QUERY_BUFFER_MB (default 500) caps the intermediate buffers any single query can hold. Checked at every collection site (ordered find buffer, aggregate hash tables, OR KeySet, AND-intersection KeySets, bulk-delete/update key list, btree hash collection). When exceeded → {"error":"query memory buffer exceeded; narrow criteria, add limit/offset, or stream via fetch+cursor"}. Prevents one bad query from monopolising RAM. Pair with whole-process containment (MemoryMax=, cgroup memory.max) as a backstop.

Crash consistency

  • Writes — atomic flag flip (see above). Crash mid-write = invisible slot.
  • Rebuilds (vacuum, growth, schema mutations) — build .new file, rename atomically. Crash before rename = original intact; crash after = new file in place.
  • Startup sweep — any leftover .new / .old files under any object are removed on startup before accepting connections.

What's NOT transactional

shard-db is not a multi-statement ACID database. There are no transactions across records. CAS is per-record (insert if_not_exists, update if:{...}) and gives you optimistic concurrency control without locks.

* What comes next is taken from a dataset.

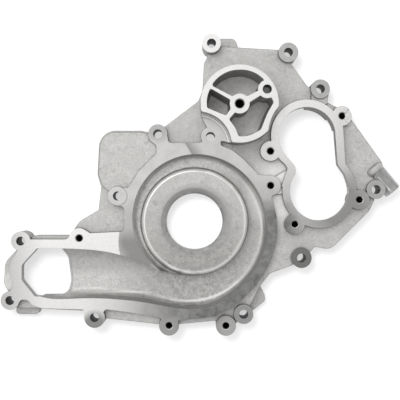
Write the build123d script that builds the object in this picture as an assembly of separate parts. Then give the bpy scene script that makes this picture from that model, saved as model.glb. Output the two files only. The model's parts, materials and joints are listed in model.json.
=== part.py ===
from build123d import *
import math
import os

# Cast aluminium water pump housing of a diesel engine, one casting with machined faces.
# It lies on its rear gasket face at z = 0 with its front up. The axis of the pump's suction
# bore is the Z axis, X runs to the right and Y runs up the front view. Lengths are in millimetres.
# The places below are drawn about a point of the plate, and the part is moved to the axis at the end.
pump_axis = (0.0, -1.3)

# Heights of the faces above the rear gasket face
pump_face = 33.0
panel_step = 2.5
web_step = 8.0
web_thickness = 6.0
chamber_rise = 25.0
tab_height = 13.0
web_face = pump_face - web_step
web_back = web_face - web_thickness
chamber_face = pump_face + chamber_rise

# Walls
gasket_rim = 7.0
volute_wall = 5.0
pear_rim = 7.5
reach = 1.0

# Bolt holes and tapped holes
bolt_hole = 9.0
tap_hole = 6.8
tap_wall = 6.6
tap_depth = 24.0
tap_chamfer = 0.8
tap_boss = tap_hole / 2 + tap_wall

# Pump bay: suction bore, impeller dish and spiral channel
suction_bore = 57.0
suction_mouth = 68.0
suction_chamfer = 3.0
suction_collar = 5.5
dish_diameter = 108.0
dish_depth = 8.0
dish_edge = 2.6
channel_start_depth = 13.0
channel_end_depth = 26.0
channel_draft = 6.0
channel_inner_fillet = 2.0
channel_fillet_share = 0.2
duct_fillet = 8.0
inner_fillet_share = 0.3
outer_fillet_share = 0.6
volute_rim = 9.5

# Round chamber with three spokes about a tapped hub
chamber_centre = (44.3, 114.6)
chamber_radius = 38.2
chamber_floor = 15.0
chamber_draft = 1.5
hub_tap = 8.8
hub_wall = 5.3
relief_centre = (26.8, 14.1)
relief_hole = 9.0
relief_wall = 4.4
relief_depth = 18.0
chamber_gap = 4.4
chamber_corner = 3.0

# Seat of the lug below the chamber: the round cut in the chamber, and steps (radius, height) at its foot
seat_centre = (3.5, 73.9)
seat_radius = 33.0
seat_steps = [(29.8, 4.0), (31.5, 9.0)]

# Pear shaped opening
pear_top = (112.5, 85.0)
pear_top_radius = 28.5
pear_bottom = (125.0, 29.5)
pear_bottom_radius = 29.5
pear_deep_walls = [(12.0, 38.0, 10.0), (38.0, 90.0, 0.0)]
spot_face = (158.5, 104.0)
spot_radius = 8.5
spot_depth = 3.5
bridge_rise = 4.0

# Sensor port that lies in the plane of the plate
port_mouth = (200.4, 29.4)
port_back = (181.9, 51.4)
port_radius = 8.8
port_bore = 9.0
port_height = 21.0
port_collar = 0.9
port_collar_length = 7.0
port_collar_round = 2.6
port_root = 6.0

# Bolt lugs: place, height above the pump face, and wall round the hole
bolt_lugs = {
    "top_left": (17.0, 176.7, 4.0, 4.9),
    "top_middle": (94.1, 168.5, -2.0, 5.4),
    "top_right": (126.2, 131.8, -2.0, 5.1),
    "right": (182.0, 31.0, -2.0, 5.0),
    "lower_right": (107.3, -37.6, -2.0, 5.6),
    "bottom_right": (49.3, -94.0, -1.5, 5.2),
    "bottom": (-100.0, -97.1, 0.0, 5.8),
    "bottom_left": (-184.7, -80.1, 0.0, 4.8),
    "left": (-173.9, -20.6, 0.0, 5.2),
    "upper_left": (-77.0, 24.5, 1.5, 5.0),
    "upper": (-36.8, 86.6, 0.0, 5.2),
    "under_chamber": (16.0, 84.0, 0.0, 5.0),
}

# Tapped bosses on the pump face and on the pear rim
pump_taps = [(-115.4, -17.7), (-25.5, -105.1), (31.5, -105.3), (76.3, 35.0)]
pear_taps = [(147.8, 104.7), (76.0, 69.5), (165.0, 20.8), (100.4, -3.7)]

# Outlines are corners (x, y, radius), in order round the shape
plate_outline = [
    (13.5, 175, 0), (12.5, 163.5, 2), (9.4, 158, 6), (7.9, 130, 20), (3.6, 120, 8), (-30, 94.5, 0),
    (-36.8, 86.5, 0), (-46, 88.7, 0), (-53, 90.3, 8), (-95.5, 90.5, 17), (-97.8, 46, 8),
    (-94, 33.5, 1), (-96.7, 10.5, 2), (-116, -1, 16), (-125.5, -15.3, 5), (-161, -15.3, 2),
    (-173.7, -20.7, 0), (-179.5, -30, 0), (-190.9, -42, 14), (-192.1, -64, 10), (-187, -73, 0),
    (-184.7, -80, 0), (-179.5, -88, 0), (-154, -89, 0), (-112, -91, 0), (-100, -96.7, 0),
    (-90.5, -98.5, 0), (-32, -105, 0), (-25.7, -100, 0), (-16.5, -104.6, 0), (20, -101.2, 0),
    (31.3, -100, 0), (41, -104.3, 2), (49.2, -97, 0), (57, -84, 0), (65.3, -67.3, 1), (76, -53.5, 6),
    (99, -45, 0), (107, -37, 0), (116, -32.5, 0), (121, -26.5, 4), (137, -29.5, 12), (176, 9.5, 10),
    (181, 20, 3), (182, 31, 0), (190, 40, 0), (188.8, 58.7, 6), (156.9, 103.2, 0), (147.8, 104.7, 0),
    (145, 113.3, 0), (131, 120, 2), (130.5, 124, 0), (126, 132, 0), (117, 132.6, 0), (113.2, 135.5, 3),
    (97.6, 157.4, 2), (100, 161, 0), (93.8, 168.7, 0), (84.5, 171.8, 0), (20, 175.5, 0),
]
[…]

If you need to update two records atomically, your options are: - Write-ahead log your intent into a third record as a staging step. - Use bulk-update with criteria — still per-record CAS, but batched. - Combine auto_update with a version:long:default=seq(...) field and compare-and-swap on version.

Connection scaling

Each connection runs on a worker thread (bounded by WORKERS, default = max(ncpu, 4)). The server uses epoll for accept and hands off ready sockets to the worker queue. Single connection is not a bottleneck — pipelining multiple JSON requests over one socket gets close to per-connection line rate.

Cache pressure: every connection allocates a MAX_REQUEST_SIZE-byte buffer. At the default 32 MB, 100 connections = 3.2 GB. Raise MAX_REQUEST_SIZE deliberately.